Secondly, the original decision was an agreement between Brian and Ingrid. It was not imposed on them by the court. Brian chose to take the risk of keeping his shares in the company. The court was not impressed with Brian effectively asking them to have another go at the agreement because the risk that he had accepted had in fact turned bad.
Thirdly, the court felt that Brian was still in a position to turn his company’s fortunes around. He is certainly making statements to the press to that effect.
Finally, the court decided that the judge who deals with Brian’s first request, to vary the future payments (which will be dealt with by the court in late summer 2009) would be able to give Brian sufficient relief due to Brian’s change in circumstances, if the judge feels that it would be fair and reasonable for him to do so.
Varying future lump sum instalments
So, how will Brian make out on his first request?

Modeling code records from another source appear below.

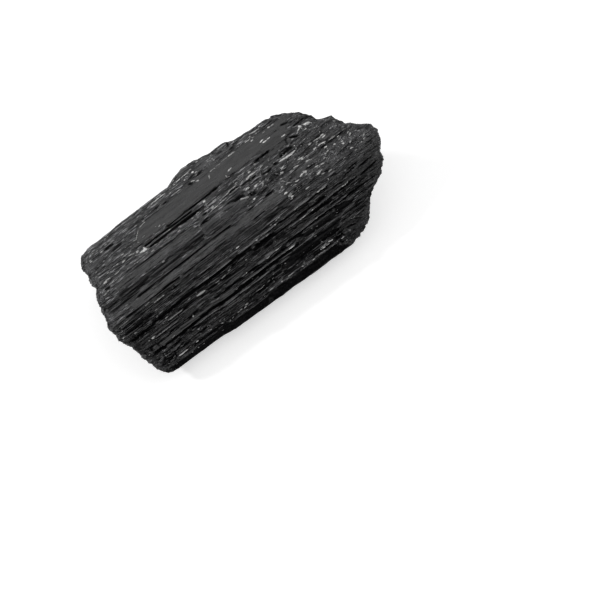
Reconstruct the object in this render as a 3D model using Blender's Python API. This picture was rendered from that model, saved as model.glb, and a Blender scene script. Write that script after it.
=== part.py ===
"""A raw black tourmaline crystal: a broken length of a striated prism, lying on one of its prism faces.

The prism runs along X. Its outline is a section across it, given in millimetres by its corners. A place on
the surface is given by x, along the prism, and by its girth, which is the distance round the outline from
the back shoulder: over the top, down the front, under the foot and up the back. Ribs and furrows run along
the prism at a steady girth, as they grow on tourmaline. Patches are the chips, plates and ledges that
breaking left.
"""

import bpy
import numpy as np
from mathutils import Vector, noise
from mathutils.geometry import delaunay_2d_cdt

MM = 0.001

# The section's corners (y, z), in order of girth. The foot lies at z = 0.
OUTLINE = (
    (12.6, 18.6),  # back shoulder
    (10.1, 19.5),
    (6.0, 19.9),
    (3.3, 19.6),
    (1.1, 19.4),
    (-0.6, 18.5),
    (-3.4, 18.0),
    (-6.3, 16.0),  # top of the front face
    (-14.4, 6.8),
    (-15.1, 4.0),
    (-10.9, 0.0),  # front foot
    (9.4, 0.0),  # back foot
    (13.6, 4.2),
    (14.6, 11.0),
)
CORNER_ROUNDING = 0.45

# Where the prism is broken off at each end, as (girth, x). Both ends lean in towards the foot.
LEFT_BREAK = (
    (0.0, -28.8), (1.6, -29.9), (3.0, -30.5), (6.5, -31.1), (8.5, -31.5), (10.0, -32.2),
    (11.8, -33.1), (13.9, -33.3), (16.1, -34.2), (20.0, -33.8), (22.7, -32.6), (25.1, -31.7),
    (28.3, -30.7), (30.4, -29.6), (31.6, -29.3), (33.5, -28.6), (36.0, -27.2), (41.0, -25.6),
    (48.0, -26.4), (54.0, -24.6), (61.0, -24.9), (67.0, -27.0), (73.0, -26.4),
)
RIGHT_BREAK = (
    (0.0, 19.8), (2.7, 22.4), (3.9, 24.5), (5.9, 26.0), (7.8, 26.2), (8.6, 28.6), (9.9, 29.6),
    (11.2, 30.2), (13.0, 32.1), (14.5, 34.6), (16.7, 35.1), (18.5, 34.7), (19.8, 33.6),
    (22.4, 32.9), (25.2, 30.6), (26.2, 28.3), (28.1, 25.8), (31.5, 23.6), (34.2, 21.2),
    (38.0, 18.8), (44.0, 20.3), (50.0, 17.2), (56.0, 18.0), (61.0, 15.0), (67.0, 16.3), (74.0, 16.0),
)
RAGGED_EDGE, RAGGED_GRAIN = 0.55, 2.2  # how far the rims of the breaks stray from those places, and how often

# How far the back shoulder stands out, as (x, millimetres): a hump, then a narrower right end.
SHOULDER_LINE = (
    (-31.0, -0.2), (-27.0, 0.1), (-6.0, 0.3), (-4.0, 1.1), (-1.5, 1.7), (1.5, 1.3),
    (5.0, 0.4), (8.5, 0.1), (10.5, -0.8), (15.0, -1.1), (19.0, -0.9), (25.0, 0.4),
)
# How far the front's lower edge stands out: it spreads towards the right.
FRONT_LINE = ((-36.0, -0.97), (36.0, 0.97))
# How far the top sinks: it falls away towards the pointed end.
DIP_LINE = ((13.0, 0.0), (36.0, 2.76))
# How much of each of these a place takes, as (girth, share).
SHOULDER_SHARE = ((0.0, 1.0), (3.5, 0.0), (65.0, 0.0))
FRONT_SHARE = ((0.0, 0.0), (17.0, 0.0), (20.0, 0.15), (28.0, 0.9), (31.0, 1.0), (40.0, 1.0), (45.0, 0.0))
DIP_SHARE = ((0.0, 1.0), (21.0, 1.0), (24.0, 0.85), (30.0, 0.15), (33.0, 0.0), (66.0, 0.0))

# Ribs (+) and furrows (-): (girth, width, height, x of the left end, x of the right end).
RIBS = (
    (0.5, 0.8, 0.20, -28.0, -5.0),
    (2.6, 0.5, -0.40, -24.5, -21.5),
    (2.5, 0.5, -0.25, -3.0, -1.0),
    (6.7, 0.4, -0.30, -11.5, 9.0),
    (7.2, 0.4, -0.45, -19.0, -5.0),
    (8.0, 0.6, -0.55, -17.0, -2.5),
    (7.4, 0.5, -0.40, 10.0, 13.5),
    (8.9, 1.0, 0.30, -29.0, 0.0),
    (9.7, 0.7, -0.55, 13.5, 21.0),
    (10.3, 0.6, 0.25, 15.0, 19.0),
    (11.7, 0.5, -0.30, -33.0, -7.0),
    (12.8, 0.4, -0.25, -32.0, -24.0),
    (13.7, 0.5, -0.30, -33.0, -12.5),
    (14.5, 0.4, -0.30, -24.0, -0.5),
    (16.4, 0.5, -0.35, -30.0, -16.5),
    (17.4, 0.9, -0.25, -33.0, -24.0),
    (19.1, 1.1, -0.60, -33.0, -24.0),
    (20.1, 1.0, 0.35, -33.0, -21.0),
    (20.0, 0.6, 0.25, -13.5, 20.0),
    (20.9, 0.8, -0.65, -32.5, 0.5),
    (21.1, 1.2, -0.60, 0.5, 5.5),
    (20.4, 0.6, -0.50, 6.0, 20.5),
    (21.9, 0.6, -0.50, 6.0, 22.5),
    (22.4, 0.7, 0.30, -15.0, -12.5),
    (23.0, 0.8, -0.50, 8.0, 22.5),
    (24.6, 0.5, 0.25, -1.5, 28.0),
    (25.1, 0.6, -0.45, -15.0, 28.0),
    (25.8, 1.0, 0.35, -30.5, -4.0),
    (26.9, 0.8, -0.65, -29.0, 7.5),
    (26.2, 1.4, -0.50, 7.5, 25.0),
    (27.4, 0.6, 0.30, -18.0, 24.0),
    (29.0, 1.2, -0.25, -29.0, 10.0),
    (30.1, 1.0, -0.40, -29.0, -23.0),
    (29.9, 0.6, -0.35, -9.0, 0.0),
    (30.6, 0.8, 0.35, 10.5, 14.5),
    (31.5, 1.0, -0.60, 13.0, 17.0),
    (31.9, 0.8, 0.40, -26.0, 16.0),
)
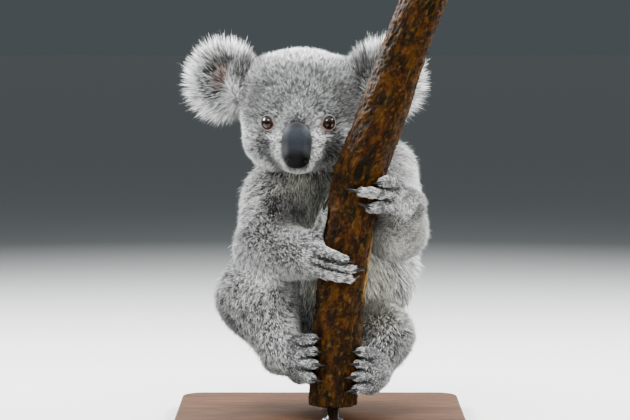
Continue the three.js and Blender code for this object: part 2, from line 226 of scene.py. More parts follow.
# Head swellings in the head's frame: centre, radii, depth of the coat.
SKULL = [
    ((0, 4, 9), (60, 60, 65.5), 5.5),
    ((-26, 2, 24), (40, 42, 42), 5.5),
    ((26, 2, 24), (40, 42, 42), 5.5),
    ((-22, -20, -30), (44, 42, 37), 5.5),
    ((22, -20, -30), (44, 42, 37), 5.5),
    ((-40, -2, -4), (29, 36, 34), 5.0),
    ((40, -2, -4), (29, 36, 34), 5.0),
    ((0, -34, 0), (42, 30, 36), 4.0),
    ((0, -56, -16), (21, 27, 30), 2.6),
    ((0, -56, -40), (31, 35, 28), 3.0),
]
TORSO = [
    ((-16, 28, 326), (42, 36, 40), 8.0),
    ((-12, 16, 298), (58, 52, 38), 9.0),
    ((-34, 12, 262), (48, 44, 44), 11.0),
    ((42, 12, 278), (50, 46, 46), 11.0),
    ((4, 18, 238), (80, 66, 66), 12.0),
    ((16, 20, 178), (101, 83, 80), 13.0),
    ((3, 25, 112), (88, 75, 67), 13.0),
]

# Joints of the limbs: place, radius out to the tips of the coat, depth of the coat.
JOINTS = {
    "right": {
        "shoulder": ((-50, 2, 258), 42, 11), "elbow": ((-57, -42, 205), 40.5, 9.5),
        "wrist": ((-15, -92, 203), 28, 6), "hip": ((-28, 22, 112), 48, 12),
        "knee": ((-70, -38, 149), 48, 9.5), "ankle": ((-40, -74, 92), 27, 5.5),
    },
    "left": {
        "shoulder": ((70, 5, 288), 45, 11), "elbow": ((88, -44, 228), 34, 8.5),
        "wrist": ((92, -86, 258), 25, 5.5), "hip": ((34, 22, 108), 48, 12),
        "knee": ((69, -43, 106), 38, 9), "ankle": ((57, -74, 72), 25, 5.5),
    },
}

# Hands and feet on the branch. A digit runs from one (angle, height) on the branch to another, angle 0
# towards -Y and 90 towards +X, with its radii at the root and the tip, its claw's length and rise.
PAWS = {
    "hand_right": {
        "palm": (-84, 205, 9, (15, 21, 25)),
        "digits": {
            "thumb_1": ((-96, 222), (-86, 252), (7, 5), 11, 5),
            "thumb_2": ((-104, 210), (-138, 222), (7, 5.5), 11, 2),
            "finger_3": ((-82, 214), (-6, 201), (9.5, 7), 12, -3),
            "finger_4": ((-82, 203), (12, 190.5), (8.5, 6), 17, -2),
            "finger_5": ((-82, 191), (10, 180), (8.5, 5.8), 12, 3),
        },
    },
    "hand_left": {
        "palm": (92, 270, 10, (15, 20, 24)),
        "digits": {
            "thumb_1": ((88, 287), (50, 286), (9, 7), 10, -1),
            "thumb_2": ((104, 276), (142, 282), (7.5, 6), 11, 2),
            "finger_3": ((86, 272), (10, 276), (8.5, 6), 17, 4),
            "finger_4": ((88, 261), (37, 257.5), (8.5, 6.2), 15, 7),
            "finger_5": ((102, 258), (140, 254), (7.5, 6), 11, 2),
        },
    },
    "foot_right": {
        "palm": (-96, 86, 13, (17, 26, 29)),
        "digits": {
            "toe_1": ((-112, 72), (-148, 58), (10, 8), 0, 0),
            "toe_2": ((-88, 106), (-58, 112), (8.5, 6.2), 9, 1),
            "toe_3": ((-88, 95), (-54, 98), (8, 6), 9, 0),
            "toe_4": ((-86, 84), (-50, 84), (9, 6.6), 12, -1),
            "toe_5": ((-88, 71), (-54, 68), (9, 6.6), 12, -3),
        },
    },
    "foot_left": {
        "palm": (98, 72, 13, (17, 26, 27)),
        "digits": {
            "toe_1": ((114, 60), (150, 48), (10, 8), 0, 0),
            "toe_2": ((88, 92), (58, 97), (8.5, 6.2), 9, 1),
            "toe_3": ((88, 81), (54, 84), (8, 6), 9, 0),
            "toe_4": ((86, 70), (50, 70), (9, 6.6), 12, -1),
            "toe_5": ((88, 58), (54, 56), (9, 6.6), 12, -3),
        },
    },
}
PAW_COAT = 1.6
DIGIT_POINTS = 5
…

If a capital settlement is structured so that lump sums are payable by future instalments, those future instalments can be varied, suspended or even cancelled if circumstances change. This applies to lump sums that represent a split of the assets of the marriage, and to lump sums that represent the ‘capitalisation’ of spousal maintenance.
Brian may have more luck trying to reduce the future lump sum instalments that are due. Perhaps the court will be persuaded to give him more time to pay, or even to reduce or cancel that £2.5m lump sum. Such a decision will probably depend on his ability – or inability – to raise the money. I am sure that the court would have to look quite closely at his income and his prospects before making any final decision. I think he will have an uphill battle (remember, he took on the risk of keeping his shares) but he has a better chance than with overturning the original deal.
Whatever happens, the very high level of costs incurred by Brian and Ingrid Myerson are an expensive reminder that a divorcing couple should not agree to a financial settlement before its advantages and disadvantages have been carefully assessed.